THE VIRGINIAN-PILOT Copyright (c) 1996, Landmark Communications, Inc. DATE: Saturday, March 9, 1996 TAG: 9603090001 SECTION: FRONT PAGE: A13 EDITION: FINAL TYPE: Editorial SOURCE: By KERRY DOUGHERTY LENGTH: Medium: 78 lines
Here is a story without heroes about people short on common sense and overly fond of rules. The ending isn't clear, but a dispute over $1,200 will certainly cost Virginia taxpayers thousands.
It began in 1992 when Mark Phillips, a Mary Washington College junior, asked to live alone in a room on the first floor of the Willard Hall dormitory. Mr. Phillips suffers from a degenerative disease. After years on crutches, he found himself in a wheelchair, faced with the difficult task of negotiating his way around the hilly Fredericksburg campus. Room 104 seemed to offer him the best living accommodations.
The school obliged, and then billed Phillips an extra $300 for living alone in a double dormitory room. He objected to the fee. The school insisted. He contacted a Richmond organization called Housing Opportunities Made Equal (HOME) which handles discrimination cases. He was told Mary Washington College was violating his rights under the Fair Housing Act, which requires landlords to make ``reasonable accommodation'' to people with disabilities.
Phillips and HOME contacted the Department of Housing and Urban Development, which launched an investigation into the college. Meanwhile, Mary Washington College officials agreed to stop billing Mr. Phillips during the investigation.
In 1994 Phillips graduated. School officials say they never received a final HUD report. Instead of leaving well enough alone, Mary Washington billed him for $1,200 - four semesters' worth of single-housing charges.
Mr. Phillips contacted HOME, and the organization filed an action through the U.S. Justice Department.
The feds have made offers to the state to settle the case. The Virginia attorney general's office - which is representing the college - claims that one such offer included $85,000 in compensatory damages to Mr. Phillips and HOME, and sensitivity training for Mary Washington administrators and students, to include traveling about campus in wheelchairs for a week.
``These demands are outrageous,'' says deputy state Attorney General William Hurd.
He's right; they are.
Meanwhile, Mary Washington College has canceled Mr. Phillips' $1,200 debt.
But Mr. Phillips has not agreed to cancel his lawsuit. The matter seems certain to go to trial.
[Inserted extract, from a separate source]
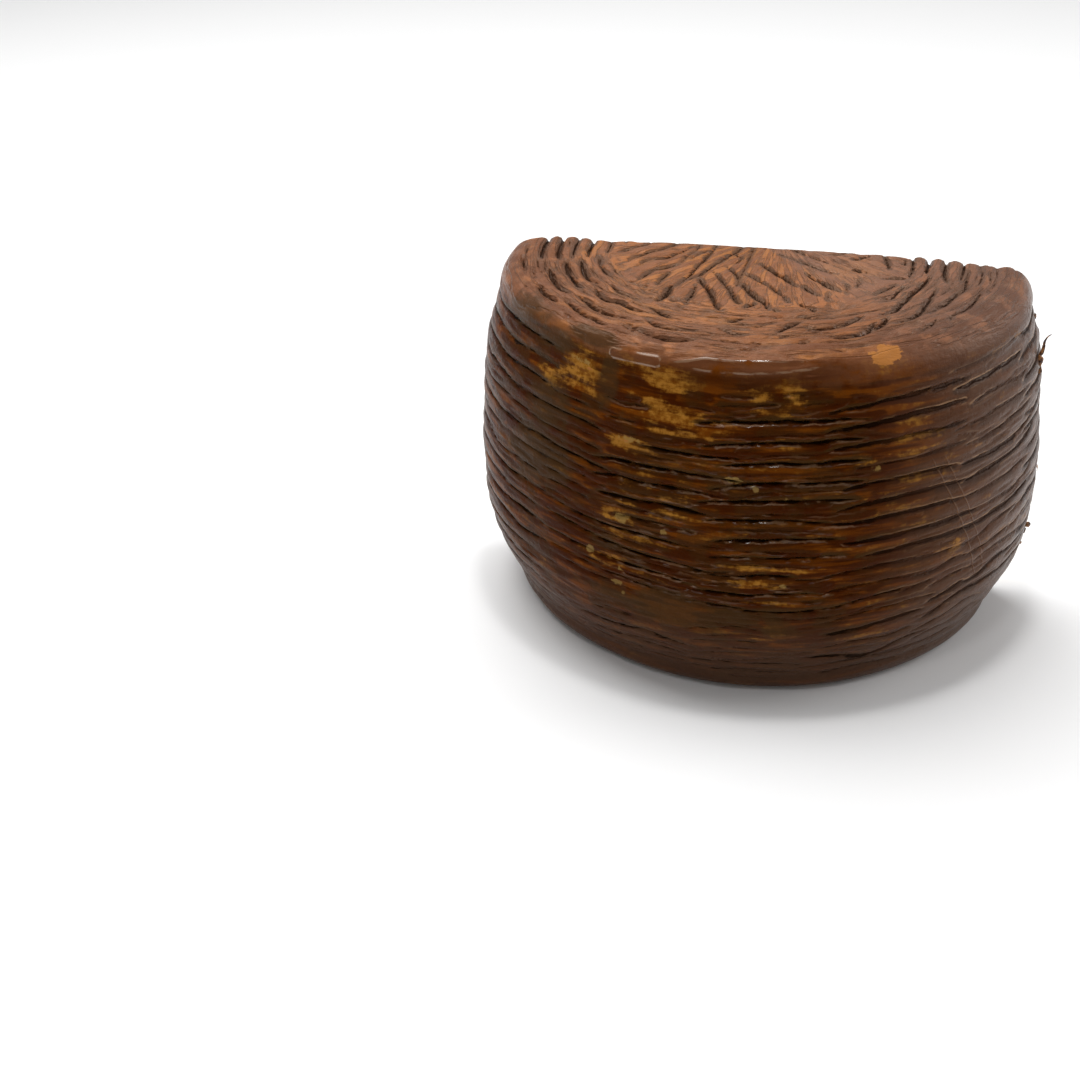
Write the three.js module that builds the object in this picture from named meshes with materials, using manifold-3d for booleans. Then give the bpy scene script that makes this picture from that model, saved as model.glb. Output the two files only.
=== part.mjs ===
// Half a wheel of pecorino, moulded in a wicker basket and cut through the middle.
// Millimetres, +Z up. The round side faces -Y, the cut face faces +Y, the cut runs along X,
// and the origin is the middle of the bounding box's bottom.

import * as THREE from 'three';
import { mergeVertices } from 'three/addons/utils/BufferGeometryUtils.js';
import Module from 'manifold-3d';

// The wheel
const WHEEL_RADIUS = 100;
const WHEEL_HEIGHT = 125;
const TOP_DOME = 1.7;

// The side's bulge: radius over the wheel's radius at fractions of its height, base to top
const BULGE = [
  [0.847, 0.0],
  [0.913, 0.1],
  [0.993, 0.25],
  [1.011, 0.45],
  [1.0, 0.62],
  [0.983, 0.78],
  [0.941, 0.9],
  [0.914, 1.0],
];

// The plan isn't a true circle: cosine and sine terms over the angle from the front
const PLAN_COSINES = [0.0161, 0.0237, -0.0221, 0.0152];
const PLAN_SINES = [0, 0.0027, 0.0096, 0];

// Rounding of the two rims; the top one is sharper at the left of the front
const BASE_RIM = 8.3;
const TOP_RIM = 10.5;
const TOP_RIM_SWAY = 3;
const TOP_RIM_RIPPLE = 2.5;

// Imprint of the basket on the side: rows of gashes between the basket's stakes, which step
// down by a share of their pitch at each stake
const ROW_PITCH = 6.5;
const ROW_HEIGHT = 98;
const ROW_DRIFT = 0.19;
const SIDE_GASH = 1.5;
const STAKE_ANGLE = THREE.MathUtils.degToRad(24);
const FIRST_STAKE = THREE.MathUtils.degToRad(-1);
const STAKE_GROOVE = 0.5;
const SMOOTH_BAND = 9;
const FAINT_FOOT = 40;
const FOOT_STRENGTH = 0.35;

// Imprint on the two ends: rings of gashes outside, bundles of strands inside
const RING_PITCH = 5.7;
const RING_GASH = 1.6;
const RING_BAY = THREE.MathUtils.degToRad(19.5);
const RING_FIRST_EDGE = THREE.MathUtils.degToRad(-72.75);
const RING_RADIUS = 59.8;
const RING_INNER = 53;
const RING_OUTER = 82;
const BASE_RING_OUTER = 72;
const STRAND_PITCH = 9.2;
const STRAND_GROOVE = 1.1;
const LENS_BLUNTNESS = 0.6;
const VALLEY_SHARPNESS = 1.4;
const STAKE_SHARPNESS = 12;
const LEFT_BUNDLE = THREE.MathUtils.degToRad(61);
const RIGHT_BUNDLE = THREE.MathUtils.degToRad(-49);

// Facets: steps round the whole wheel, and steps along its profile
const ROUND_STEPS = 84;
const CUT_OFFSET = 0.5;
const SIDE_STEP = ROW_PITCH / 4;
const RING_STEP = RING_PITCH / 2;
const MIDDLE_STEP = 6.4;
const RIM_STEPS = 3;
const BULGE_SAMPLES = 240;
const MERGE_DISTANCE = 1e-4;

// Holes in the paste on the cut face: place along the cut, height, half width, half height,
// depth and lean in degrees
const EYES = [
  [-48, 82, 2.0, 2.9, 2.8, 12],
  [-52, 88, 2.2, 0.9, 2.0, 25],
  [-41, 106, 3.4, 0.9, 2.0, -6],
  [-32, 93, 2.9, 1.4, 2.4, 0],
  [8, 80, 2.6, 1.5, 2.4, 10],
  [7, 95, 2.8, 0.9, 1.8, -12],
  [22, 88, 5.0, 2.0, 3.0, 4],
  [29, 95, 2.9, 1.9, 2.4, -20],
  [-3, 29, 1.7, 1.0, 1.8, 0],
  [11, 34, 1.8, 1.3, 1.8, 30],
  [28, 33, 1.4, 0.9, 1.6, 0],
  [-2, 41, 1.0, 0.8, 1.4, 0],
  [-16, 35, 1.3, 0.7, 1.4, 15],
  [-75, 87, 1.2, 0.8, 1.4, 0],
  [-64, 89, 1.1, 0.7, 1.4, 0],
  [-58, 86, 1.2, 1.4, 1.5, 40],
];
const EYE_DETAIL = 1;
const KEPT_HALF = 400;

const RIND = new THREE.MeshStandardMaterial({ name: 'rind', color: 0x4a2c17, roughness: 0.5, metalness: 0 });

const { clamp, lerp, smoothstep } = THREE.MathUtils;

/** Fine sampling of the side's bulge, base to top, in millimetres. */
const bulge = new THREE.SplineCurve(
  BULGE.map(([radius, height]) => new THREE.Vector2(radius * WHEEL_RADIUS, height * WHEEL_HEIGHT)),
).getPoints(BULGE_SAMPLES);

/** The side's radius at a height, before the rims are rounded. */
function radiusAt(height) {
  const above = bulge.findIndex((point) => point.y >= height);
  const high = bulge[Math.max(above, 1)];
  const low = bulge[Math.max(above, 1) - 1];
  return lerp(low.x, high.x, clamp((height - low.y) / (high.y - low.y), 0, 1));
}

/** How far the plan departs from a circle at an angle from the front, as a factor. */
function planFactor(angle) {
  let factor = 1;
  PLAN_COSINES.forEach((share, k) => (factor += share * Math.cos((k + 1) * angle)));
  PLAN_SINES.forEach((share, k) => (factor += share * Math.sin((k + 1) * angle)));
  return factor;
}

/** The top rim's rounding at an angle from the front. */
function topRim(angle) {
  return TOP_RIM + TOP_RIM_SWAY * Math.sin(angle) + TOP_RIM_RIPPLE * Math.sin(3 * angle);
}

/** Points from one radius to another, about one step apart, without the last one. */
function flatRun(from, to, step, height) {
  const count = Math.max(1, Math.round(Math.abs(to - from) / step));
  return Array.from({ length: count }, (_, k) => new THREE.Vector2(lerp(from, to, k / count), height));
}

/** A quarter turn round a rim, base side or top side, with both its ends. */
function rimArc(rim, top) {
  const height = top ? WHEEL_HEIGHT - rim : rim;
  const centre = radiusAt(height) - rim;
  const sign = top ? 1 : -1;
  const arc = Array.from({ length: RIM_STEPS + 1 }, (_, k) => {
    const turn = (k / RIM_STEPS) * (Math.PI / 2);
    return new THREE.Vector2(centre + rim * Math.cos(turn), height + sign * rim * Math.sin(turn));
  });
  return top ? arc : arc.reverse();
}

/** The wheel's profile from the base's middle round to the top's, for one top rim radius. */
function profile(rim) {
  const foot = rimArc(BASE_RIM, false);
  const crown = rimArc(rim, true);
  const rows = Math.round((WHEEL_HEIGHT - BASE_RIM - TOP_RIM) / SIDE_STEP);
  const side = Array.from({ length: rows - 1 }, (_, k) => {
    const height = lerp(BASE_RIM, WHEEL_HEIGHT - rim, (k + 1) / rows);
    return new THREE.Vector2(radiusAt(height), height);
  });
  const crownEnd = crown[crown.length - 1].x;
  const topRings = Math.round((RING_OUTER - RING_INNER) / RING_STEP);
  return [
    ...flatRun(0, RING_INNER, MIDDLE_STEP, 0),
    ...flatRun(RING_INNER, BASE_RING_OUTER, RING_STEP, 0),
    ...foot,
    ...side,
    ...crown,
    ...flatRun(crownEnd, RING_INNER, (crownEnd - RING_INNER) / topRings, WHEEL_HEIGHT).slice(1),
    ...flatRun(RING_INNER, 0, MIDDLE_STEP, WHEEL_HEIGHT),
    new THREE.Vector2(0, WHEEL_HEIGHT),
  ];
}

/** Share of the full depth in a lens-shaped gash: along its bay from 0 to 1, across it in pitches. */
function gash(along, across) {
  const lens = Math.pow(Math.max(0, Math.sin(Math.PI * along)), LENS_BLUNTNESS);
  return lens * Math.pow(0.5 + 0.5 * Math.cos(2 * Math.PI * across), VALLEY_SHARPNESS);
}

/** How deep the basket presses into the side, at an angle and a height. */
function sideImprint(angle, height) {
  const bay = (angle - FIRST_STAKE) / STAKE_ANGLE;
  const index = Math.floor(bay);
  const along = bay - index;
  const drift = index * ROW_DRIFT;
  const row = (height - ROW_HEIGHT) / ROW_PITCH;
  const strength = lerp(FOOT_STRENGTH, 1, smoothstep(height, BASE_RIM, FAINT_FOOT));
  const bounds = smoothstep(height, BASE_RIM, BASE_RIM + ROW_PITCH)
    * (1 - smoothstep(height, WHEEL_HEIGHT - SMOOTH_BAND * 2, WHEEL_HEIGHT - SMOOTH_BAND));
  const stake = STAKE_GROOVE * Math.pow(Math.abs(Math.cos(Math.PI * along)), STAKE_SHARPNESS);
  return bounds * strength * (SIDE_GASH * gash(along, row + drift) + stake);
}

/** How deep the basket presses into an end, at a place on it. */
function endImprint(x, y, ringOuter) {
  const radius = Math.hypot(x, y);
  const angle = Math.atan2(x, -y);
  const bay = (angle - RING_FIRST_EDGE) / RING_BAY;
  const index = Math.floor(bay);
  const stagger = index % 2 === 0 ? 0 : 0.5;
  const ringShare = smoothstep(radius, RING_INNER - RING_STEP, RING_INNER)
    * (1 - smoothstep(radius, ringOuter - RING_STEP, ringOuter));
  const rings = RING_GASH * gash(bay - index, (radius - RING_RADIUS) / RING_PITCH + stagger);
  const lean = x < 0 ? LEFT_BUNDLE : RIGHT_BUNDLE;
  const across = (x * Math.sin(lean) - y * Math.cos(lean)) / STRAND_PITCH;
  const strands = STRAND_GROOVE * Math.pow(0.5 + 0.5 * Math.cos(2 * Math.PI * across), VALLEY_SHARPNESS);
  const middleShare = 1 - smoothstep(radius, RING_INNER - RING_PITCH, RING_INNER);
  return ringShare * rings + middleShare * strands;
}

/** The whole wheel as a closed mesh, axis on Z, front at -Y, with the basket's imprint. */
function wheelGeometry() {
  const average = profile(TOP_RIM);
  const turn = (2 * Math.PI) / ROUND_STEPS;
  const wheel = new THREE.LatheGeometry(average, ROUND_STEPS, CUT_OFFSET * turn, 2 * Math.PI);
  wheel.rotateX(Math.PI / 2);
  const place = wheel.getAttribute('position');
  const perStep = average.length;
  for (let step = 0; step <= ROUND_STEPS; step += 1) {
    const angle = (CUT_OFFSET + (step % ROUND_STEPS)) * turn;
    const signed = angle > Math.PI ? angle - 2 * Math.PI : angle;
    const outline = profile(topRim(signed));
    outline.forEach((point, k) => {
      place.setXYZ(step * perStep + k, ...pressed(point, k, outline, signed));
    });
  }
  wheel.deleteAttribute('normal');
  wheel.deleteAttribute('uv');
  return mergeVertices(wheel, MERGE_DISTANCE);
}

/** One point of the profile turned to its angle, pushed in by the imprint and domed. */
function pressed(point, index, outline, angle) {
  const stretched = point.x * planFactor(angle);
  const onSide = point.y > BASE_RIM && point.y < WHEEL_HEIGHT - SMOOTH_BAND;
  const radius = onSide ? stretched - sideImprint(angle, point.y) : stretched;
  const x = radius * Math.sin(angle);
  const y = -radius * Math.cos(angle);
  if (point.y === 0) {
    return [x, y, endImprint(x, y, BASE_RING_OUTER)];
  }
  const dome = TOP_DOME * Math.max(0, 1 - (radius / RING_OUTER) ** 2) * (point.y > WHEEL_HEIGHT / 2 ? 1 : 0);
  const onTop = point.y === WHEEL_HEIGHT ? endImprint(x, y, RING_OUTER) : 0;
  return [x, y, point.y + dome - onTop];
}

/** A closed geometry as a solid that can be cut. */
function solid(wasm, geometry) {
  const merged = geometry.index ? geometry : mergeVertices(geometry, MERGE_DISTANCE);
  return new wasm.Manifold(new wasm.Mesh({
    numProp: 3,
    vertProperties: new Float32Array(merged.getAttribute('position').array),
    triVerts: new Uint32Array(merged.index.array),
  }));
}

/** A solid's surface as a three.js geometry. */
function surface(cut) {
  const mesh = cut.getMesh();
  const geometry = new THREE.BufferGeometry();
  geometry.setAttribute('position', new THREE.BufferAttribute(mesh.vertProperties, 3));
  geometry.setIndex(new THREE.BufferAttribute(mesh.triVerts, 1));
  return geometry;
}

/** Everything in front of the cut. */
function keptHalf() {
  const box = new THREE.BoxGeometry(KEPT_HALF, KEPT_HALF, KEPT_HALF);
  box.deleteAttribute('normal');
  box.deleteAttribute('uv');
  return mergeVertices(box.translate(0, -KEPT_HALF / 2, 0), MERGE_DISTANCE);
}

/** One hole of the paste, sunk into the cut face. */
function eyeGeometry([x, height, halfWidth, halfHeight, depth, lean]) {
  const eye = new THREE.IcosahedronGeometry(1, EYE_DETAIL);
  eye.deleteAttribute('normal');
  eye.deleteAttribute('uv');
  eye.scale(halfWidth, depth, halfHeight);
  eye.rotateY(THREE.MathUtils.degToRad(lean));
  eye.translate(x, 0, height);
  return mergeVertices(eye, MERGE_DISTANCE);
}

/** The half wheel: cut, with its eyes, and stood on the frame's origin. */
async function halfWheel() {
  const wasm = await Module();
  wasm.setup();
  let half = solid(wasm, wheelGeometry()).intersect(solid(wasm, keptHalf()));
  for (const eye of EYES) {
    half = half.subtract(solid(wasm, eyeGeometry(eye)));
  }
  const geometry = surface(half);
  geometry.computeBoundingBox();
  const { min, max } = geometry.boundingBox;
  geometry.translate(-(min.x + max.x) / 2, -(min.y + max.y) / 2, -min.z);
  geometry.computeVertexNormals();
  const mesh = new THREE.Mesh(geometry, RIND);
  mesh.name = 'half_wheel';
  return mesh;
}

const pecorino = new THREE.Group();
pecorino.add(await halfWheel());

export default pecorino;
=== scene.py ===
"""Half a wheel of basket-moulded pecorino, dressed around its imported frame.

The wheel's axis stands upright in the middle of the cut. The round side faces -Y, the cut face
faces +Y and the cut runs along X. Sizes are in metres, written as millimetres times MM.
"""

from __future__ import annotations

import logging
import math
from dataclasses import dataclass, replace
from enum import Enum, IntEnum
from typing import NamedTuple

import bmesh
import bpy
import numpy as np
from mathutils import Matrix, Vector, noise

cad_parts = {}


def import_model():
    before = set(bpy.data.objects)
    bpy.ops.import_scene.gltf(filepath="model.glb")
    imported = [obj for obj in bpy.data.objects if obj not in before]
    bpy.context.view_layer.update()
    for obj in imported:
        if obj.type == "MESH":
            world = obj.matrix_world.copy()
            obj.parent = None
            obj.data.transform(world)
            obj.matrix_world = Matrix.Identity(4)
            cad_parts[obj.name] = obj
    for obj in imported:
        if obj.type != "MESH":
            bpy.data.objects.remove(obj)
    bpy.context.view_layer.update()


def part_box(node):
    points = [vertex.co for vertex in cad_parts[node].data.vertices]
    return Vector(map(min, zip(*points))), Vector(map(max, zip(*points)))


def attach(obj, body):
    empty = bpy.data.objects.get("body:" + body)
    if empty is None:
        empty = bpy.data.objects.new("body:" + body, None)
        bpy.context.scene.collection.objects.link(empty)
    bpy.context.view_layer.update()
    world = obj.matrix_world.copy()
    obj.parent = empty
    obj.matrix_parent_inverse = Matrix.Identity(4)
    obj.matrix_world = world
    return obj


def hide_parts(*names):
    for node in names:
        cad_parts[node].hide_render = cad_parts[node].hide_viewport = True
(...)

Virginia taxpayers ought to be asking: How in the world did this happen?
Under the lawsuit filed last week, Mr. Phillips and HOME are seeking an unspecified monetary award against the college for damage caused when he was billed for his single room.
Mr. Phillips is right; it's a nuisance to receive bills, especially erroneous ones. But $85,000? It seems the Mary Washington College billing department is not the only one short on common sense.
Deputy Attorney General Hurd has vowed the state will pay ``not one cent'' in damages to Phillips. But the cost of defending against the lawsuit will inevitably be passed on to taxpayers.
Let's go back a bit. To the point where the school in 1992 contended that Mr. Phillips had no medical need to have a single room just because he was using a wheelchair.
Have these dunderheads never visited a college dorm room? Unless the rooms have grown considerably in the 20 years since I lived in one, these cells were never meant to be shared by two people and a wheelchair.
Oops, we're talking sense here, and there's no room for sense in a rule book.
Mr. Hurd says the reason Phillips was billed after he graduated was to tidy things up.
``Heck,'' Hurd said this week, ``HUD never got back to the college; they guessed HUD was abandoning the case. So the college sent him a bill because they wanted to go ahead and close out the case.''
Well, far from closing out the case, the college blundered into reopening it. In a big way.
We don't know how this story will end. But get out the checkbook. MEMO: Ms. Dougherty is an editorial writer for The Virginian-Pilot.